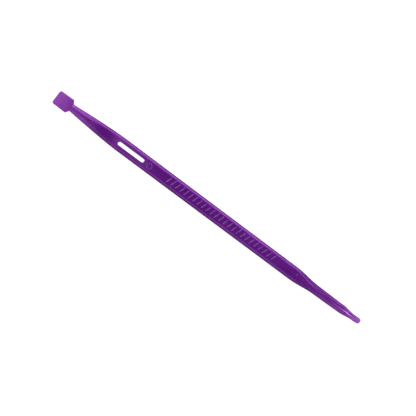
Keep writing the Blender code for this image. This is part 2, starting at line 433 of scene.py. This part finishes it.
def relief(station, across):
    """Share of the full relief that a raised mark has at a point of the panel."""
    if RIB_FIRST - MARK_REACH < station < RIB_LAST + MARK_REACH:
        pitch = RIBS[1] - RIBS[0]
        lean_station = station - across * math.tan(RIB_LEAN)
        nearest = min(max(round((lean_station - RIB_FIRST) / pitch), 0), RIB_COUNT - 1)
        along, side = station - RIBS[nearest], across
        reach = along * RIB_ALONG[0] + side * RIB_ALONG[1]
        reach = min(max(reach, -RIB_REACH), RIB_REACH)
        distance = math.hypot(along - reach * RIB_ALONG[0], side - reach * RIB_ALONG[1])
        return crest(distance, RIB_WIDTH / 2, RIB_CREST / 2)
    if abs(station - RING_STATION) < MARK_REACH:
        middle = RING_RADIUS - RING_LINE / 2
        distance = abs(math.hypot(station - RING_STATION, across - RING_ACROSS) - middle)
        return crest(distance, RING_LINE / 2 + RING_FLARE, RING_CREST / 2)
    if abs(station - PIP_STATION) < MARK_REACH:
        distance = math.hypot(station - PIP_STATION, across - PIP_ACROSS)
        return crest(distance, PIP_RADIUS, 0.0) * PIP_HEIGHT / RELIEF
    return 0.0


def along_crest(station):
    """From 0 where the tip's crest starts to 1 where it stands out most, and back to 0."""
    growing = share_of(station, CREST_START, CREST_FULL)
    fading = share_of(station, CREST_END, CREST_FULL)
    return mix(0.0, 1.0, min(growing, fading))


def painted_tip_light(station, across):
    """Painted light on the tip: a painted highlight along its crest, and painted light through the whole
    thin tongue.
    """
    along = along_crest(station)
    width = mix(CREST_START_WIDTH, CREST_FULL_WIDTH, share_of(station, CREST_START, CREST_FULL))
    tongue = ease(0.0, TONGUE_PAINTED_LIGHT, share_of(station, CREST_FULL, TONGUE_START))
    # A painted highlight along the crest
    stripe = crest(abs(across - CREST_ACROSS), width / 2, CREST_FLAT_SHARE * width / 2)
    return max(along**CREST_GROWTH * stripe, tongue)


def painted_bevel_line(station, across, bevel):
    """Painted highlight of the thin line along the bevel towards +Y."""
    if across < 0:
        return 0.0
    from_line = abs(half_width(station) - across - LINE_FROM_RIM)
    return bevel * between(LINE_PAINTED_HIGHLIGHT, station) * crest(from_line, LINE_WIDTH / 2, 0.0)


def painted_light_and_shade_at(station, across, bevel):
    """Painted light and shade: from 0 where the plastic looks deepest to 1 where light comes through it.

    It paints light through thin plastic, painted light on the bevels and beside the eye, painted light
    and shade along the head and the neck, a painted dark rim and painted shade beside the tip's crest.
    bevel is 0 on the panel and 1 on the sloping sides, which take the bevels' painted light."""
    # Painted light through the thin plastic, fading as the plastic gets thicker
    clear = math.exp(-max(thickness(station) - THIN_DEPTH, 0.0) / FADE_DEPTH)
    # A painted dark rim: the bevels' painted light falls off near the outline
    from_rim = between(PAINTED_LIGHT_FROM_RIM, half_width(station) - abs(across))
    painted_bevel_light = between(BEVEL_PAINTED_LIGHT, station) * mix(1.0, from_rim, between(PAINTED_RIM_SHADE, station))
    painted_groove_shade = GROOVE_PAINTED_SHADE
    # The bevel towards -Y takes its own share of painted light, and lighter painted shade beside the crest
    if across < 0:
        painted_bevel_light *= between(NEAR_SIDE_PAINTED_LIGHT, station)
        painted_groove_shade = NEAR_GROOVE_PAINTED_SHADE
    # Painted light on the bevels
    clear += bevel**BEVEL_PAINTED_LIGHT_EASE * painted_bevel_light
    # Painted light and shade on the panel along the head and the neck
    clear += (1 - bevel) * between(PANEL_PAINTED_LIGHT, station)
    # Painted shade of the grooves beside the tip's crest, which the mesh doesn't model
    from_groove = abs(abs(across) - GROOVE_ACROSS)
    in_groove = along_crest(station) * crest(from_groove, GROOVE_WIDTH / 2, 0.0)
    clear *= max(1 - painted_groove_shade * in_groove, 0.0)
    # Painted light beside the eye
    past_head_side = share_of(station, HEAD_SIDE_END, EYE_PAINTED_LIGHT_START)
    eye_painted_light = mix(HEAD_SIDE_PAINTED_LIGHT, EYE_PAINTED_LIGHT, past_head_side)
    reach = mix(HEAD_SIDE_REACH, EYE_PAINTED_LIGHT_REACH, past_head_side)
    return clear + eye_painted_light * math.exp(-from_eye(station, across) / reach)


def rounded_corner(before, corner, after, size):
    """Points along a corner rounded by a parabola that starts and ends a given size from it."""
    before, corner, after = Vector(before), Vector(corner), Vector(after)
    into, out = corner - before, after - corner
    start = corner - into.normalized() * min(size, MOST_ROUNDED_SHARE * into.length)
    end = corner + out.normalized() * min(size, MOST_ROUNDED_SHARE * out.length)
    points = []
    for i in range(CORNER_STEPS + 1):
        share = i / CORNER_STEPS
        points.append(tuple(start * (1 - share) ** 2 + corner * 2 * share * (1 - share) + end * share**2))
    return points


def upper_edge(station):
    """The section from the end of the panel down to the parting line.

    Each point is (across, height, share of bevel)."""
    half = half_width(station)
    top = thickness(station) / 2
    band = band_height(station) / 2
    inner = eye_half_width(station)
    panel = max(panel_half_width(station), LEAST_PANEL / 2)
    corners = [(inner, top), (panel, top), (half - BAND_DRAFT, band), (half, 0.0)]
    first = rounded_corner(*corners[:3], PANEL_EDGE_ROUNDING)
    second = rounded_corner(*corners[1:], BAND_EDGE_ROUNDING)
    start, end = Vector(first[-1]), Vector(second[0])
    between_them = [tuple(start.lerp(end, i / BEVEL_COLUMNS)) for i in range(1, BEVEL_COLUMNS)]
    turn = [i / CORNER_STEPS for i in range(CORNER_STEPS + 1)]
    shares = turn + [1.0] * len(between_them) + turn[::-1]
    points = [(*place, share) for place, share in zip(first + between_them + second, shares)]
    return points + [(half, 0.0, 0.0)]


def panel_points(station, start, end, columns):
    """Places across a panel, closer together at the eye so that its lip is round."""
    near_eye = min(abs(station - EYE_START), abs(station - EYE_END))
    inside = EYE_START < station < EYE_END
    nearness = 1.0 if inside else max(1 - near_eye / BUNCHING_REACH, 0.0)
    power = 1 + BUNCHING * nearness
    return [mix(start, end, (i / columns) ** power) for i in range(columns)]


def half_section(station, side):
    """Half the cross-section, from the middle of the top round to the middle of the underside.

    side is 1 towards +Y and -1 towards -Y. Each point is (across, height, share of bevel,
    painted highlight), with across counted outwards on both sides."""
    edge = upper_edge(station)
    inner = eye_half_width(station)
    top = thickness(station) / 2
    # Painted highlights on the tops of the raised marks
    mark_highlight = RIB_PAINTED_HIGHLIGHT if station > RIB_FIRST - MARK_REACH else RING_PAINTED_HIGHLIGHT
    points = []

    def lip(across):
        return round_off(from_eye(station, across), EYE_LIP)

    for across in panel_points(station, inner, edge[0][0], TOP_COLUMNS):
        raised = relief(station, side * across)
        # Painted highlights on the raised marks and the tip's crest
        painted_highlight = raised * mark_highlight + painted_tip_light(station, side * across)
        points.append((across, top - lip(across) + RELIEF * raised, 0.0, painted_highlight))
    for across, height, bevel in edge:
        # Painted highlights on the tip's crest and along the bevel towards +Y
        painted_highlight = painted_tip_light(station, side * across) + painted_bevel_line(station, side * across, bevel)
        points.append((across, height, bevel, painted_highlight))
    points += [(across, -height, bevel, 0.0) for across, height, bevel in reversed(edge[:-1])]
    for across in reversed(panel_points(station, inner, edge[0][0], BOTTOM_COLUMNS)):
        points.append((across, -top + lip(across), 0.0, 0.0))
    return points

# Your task
Repeat the whole listing exactly, keeping every line intact.

# Exercise solution
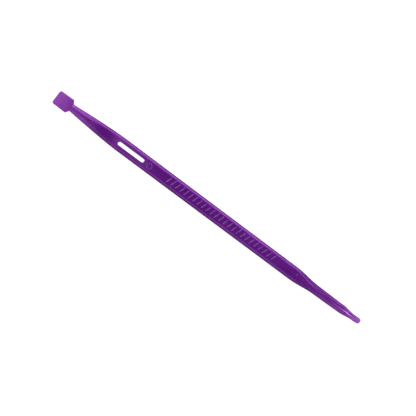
Keep writing the Blender code for this image. This is part 2, starting at line 433 of scene.py. This part finishes it.
def relief(station, across):
    """Share of the full relief that a raised mark has at a point of the panel."""
    if RIB_FIRST - MARK_REACH < station < RIB_LAST + MARK_REACH:
        pitch = RIBS[1] - RIBS[0]
        lean_station = station - across * math.tan(RIB_LEAN)
        nearest = min(max(round((lean_station - RIB_FIRST) / pitch), 0), RIB_COUNT - 1)
        along, side = station - RIBS[nearest], across
        reach = along * RIB_ALONG[0] + side * RIB_ALONG[1]
        reach = min(max(reach, -RIB_REACH), RIB_REACH)
        distance = math.hypot(along - reach * RIB_ALONG[0], side - reach * RIB_ALONG[1])
        return crest(distance, RIB_WIDTH / 2, RIB_CREST / 2)
    if abs(station - RING_STATION) < MARK_REACH:
        middle = RING_RADIUS - RING_LINE / 2
        distance = abs(math.hypot(station - RING_STATION, across - RING_ACROSS) - middle)
        return crest(distance, RING_LINE / 2 + RING_FLARE, RING_CREST / 2)
    if abs(station - PIP_STATION) < MARK_REACH:
        distance = math.hypot(station - PIP_STATION, across - PIP_ACROSS)
        return crest(distance, PIP_RADIUS, 0.0) * PIP_HEIGHT / RELIEF
    return 0.0


def along_crest(station):
    """From 0 where the tip's crest starts to 1 where it stands out most, and back to 0."""
    growing = share_of(station, CREST_START, CREST_FULL)
    fading = share_of(station, CREST_END, CREST_FULL)
    return mix(0.0, 1.0, min(growing, fading))


def painted_tip_light(station, across):
    """Painted light on the tip: a painted highlight along its crest, and painted light through the whole
    thin tongue.
    """
    along = along_crest(station)
    width = mix(CREST_START_WIDTH, CREST_FULL_WIDTH, share_of(station, CREST_START, CREST_FULL))
    tongue = ease(0.0, TONGUE_PAINTED_LIGHT, share_of(station, CREST_FULL, TONGUE_START))
    # A painted highlight along the crest
    stripe = crest(abs(across - CREST_ACROSS), width / 2, CREST_FLAT_SHARE * width / 2)
    return max(along**CREST_GROWTH * stripe, tongue)


def painted_bevel_line(station, across, bevel):
    """Painted highlight of the thin line along the bevel towards +Y."""
    if across < 0:
        return 0.0
    from_line = abs(half_width(station) - across - LINE_FROM_RIM)
    return bevel * between(LINE_PAINTED_HIGHLIGHT, station) * crest(from_line, LINE_WIDTH / 2, 0.0)


def painted_light_and_shade_at(station, across, bevel):
    """Painted light and shade: from 0 where the plastic looks deepest to 1 where light comes through it.

    It paints light through thin plastic, painted light on the bevels and beside the eye, painted light
    and shade along the head and the neck, a painted dark rim and painted shade beside the tip's crest.
    bevel is 0 on the panel and 1 on the sloping sides, which take the bevels' painted light."""
    # Painted light through the thin plastic, fading as the plastic gets thicker
    clear = math.exp(-max(thickness(station) - THIN_DEPTH, 0.0) / FADE_DEPTH)
    # A painted dark rim: the bevels' painted light falls off near the outline
    from_rim = between(PAINTED_LIGHT_FROM_RIM, half_width(station) - abs(across))
    painted_bevel_light = between(BEVEL_PAINTED_LIGHT, station) * mix(1.0, from_rim, between(PAINTED_RIM_SHADE, station))
    painted_groove_shade = GROOVE_PAINTED_SHADE
    # The bevel towards -Y takes its own share of painted light, and lighter painted shade beside the crest
    if across < 0:
        painted_bevel_light *= between(NEAR_SIDE_PAINTED_LIGHT, station)
        painted_groove_shade = NEAR_GROOVE_PAINTED_SHADE
    # Painted light on the bevels
    clear += bevel**BEVEL_PAINTED_LIGHT_EASE * painted_bevel_light
    # Painted light and shade on the panel along the head and the neck
    clear += (1 - bevel) * between(PANEL_PAINTED_LIGHT, station)
    # Painted shade of the grooves beside the tip's crest, which the mesh doesn't model
    from_groove = abs(abs(across) - GROOVE_ACROSS)
    in_groove = along_crest(station) * crest(from_groove, GROOVE_WIDTH / 2, 0.0)
    clear *= max(1 - painted_groove_shade * in_groove, 0.0)
    # Painted light beside the eye
    past_head_side = share_of(station, HEAD_SIDE_END, EYE_PAINTED_LIGHT_START)
    eye_painted_light = mix(HEAD_SIDE_PAINTED_LIGHT, EYE_PAINTED_LIGHT, past_head_side)
    reach = mix(HEAD_SIDE_REACH, EYE_PAINTED_LIGHT_REACH, past_head_side)
    return clear + eye_painted_light * math.exp(-from_eye(station, across) / reach)


def rounded_corner(before, corner, after, size):
    """Points along a corner rounded by a parabola that starts and ends a given size from it."""
    before, corner, after = Vector(before), Vector(corner), Vector(after)
    into, out = corner - before, after - corner
    start = corner - into.normalized() * min(size, MOST_ROUNDED_SHARE * into.length)
    end = corner + out.normalized() * min(size, MOST_ROUNDED_SHARE * out.length)
    points = []
    for i in range(CORNER_STEPS + 1):
        share = i / CORNER_STEPS
        points.append(tuple(start * (1 - share) ** 2 + corner * 2 * share * (1 - share) + end * share**2))
    return points


def upper_edge(station):
    """The section from the end of the panel down to the parting line.

    Each point is (across, height, share of bevel)."""
    half = half_width(station)
    top = thickness(station) / 2
    band = band_height(station) / 2
    inner = eye_half_width(station)
    panel = max(panel_half_width(station), LEAST_PANEL / 2)
    corners = [(inner, top), (panel, top), (half - BAND_DRAFT, band), (half, 0.0)]
    first = rounded_corner(*corners[:3], PANEL_EDGE_ROUNDING)
    second = rounded_corner(*corners[1:], BAND_EDGE_ROUNDING)
    start, end = Vector(first[-1]), Vector(second[0])
    between_them = [tuple(start.lerp(end, i / BEVEL_COLUMNS)) for i in range(1, BEVEL_COLUMNS)]
    turn = [i / CORNER_STEPS for i in range(CORNER_STEPS + 1)]
    shares = turn + [1.0] * len(between_them) + turn[::-1]
    points = [(*place, share) for place, share in zip(first + between_them + second, shares)]
    return points + [(half, 0.0, 0.0)]


def panel_points(station, start, end, columns):
    """Places across a panel, closer together at the eye so that its lip is round."""
    near_eye = min(abs(station - EYE_START), abs(station - EYE_END))
    inside = EYE_START < station < EYE_END
    nearness = 1.0 if inside else max(1 - near_eye / BUNCHING_REACH, 0.0)
    power = 1 + BUNCHING * nearness
    return [mix(start, end, (i / columns) ** power) for i in range(columns)]


def half_section(station, side):
    """Half the cross-section, from the middle of the top round to the middle of the underside.

    side is 1 towards +Y and -1 towards -Y. Each point is (across, height, share of bevel,
    painted highlight), with across counted outwards on both sides."""
    edge = upper_edge(station)
    inner = eye_half_width(station)
    top = thickness(station) / 2
    # Painted highlights on the tops of the raised marks
    mark_highlight = RIB_PAINTED_HIGHLIGHT if station > RIB_FIRST - MARK_REACH else RING_PAINTED_HIGHLIGHT
    points = []

    def lip(across):
        return round_off(from_eye(station, across), EYE_LIP)

    for across in panel_points(station, inner, edge[0][0], TOP_COLUMNS):
        raised = relief(station, side * across)
        # Painted highlights on the raised marks and the tip's crest
        painted_highlight = raised * mark_highlight + painted_tip_light(station, side * across)
        points.append((across, top - lip(across) + RELIEF * raised, 0.0, painted_highlight))
    for across, height, bevel in edge:
        # Painted highlights on the tip's crest and along the bevel towards +Y
        painted_highlight = painted_tip_light(station, side * across) + painted_bevel_line(station, side * across, bevel)
        points.append((across, height, bevel, painted_highlight))
    points += [(across, -height, bevel, 0.0) for across, height, bevel in reversed(edge[:-1])]
    for across in reversed(panel_points(station, inner, edge[0][0], BOTTOM_COLUMNS)):
        points.append((across, -top + lip(across), 0.0, 0.0))
    return points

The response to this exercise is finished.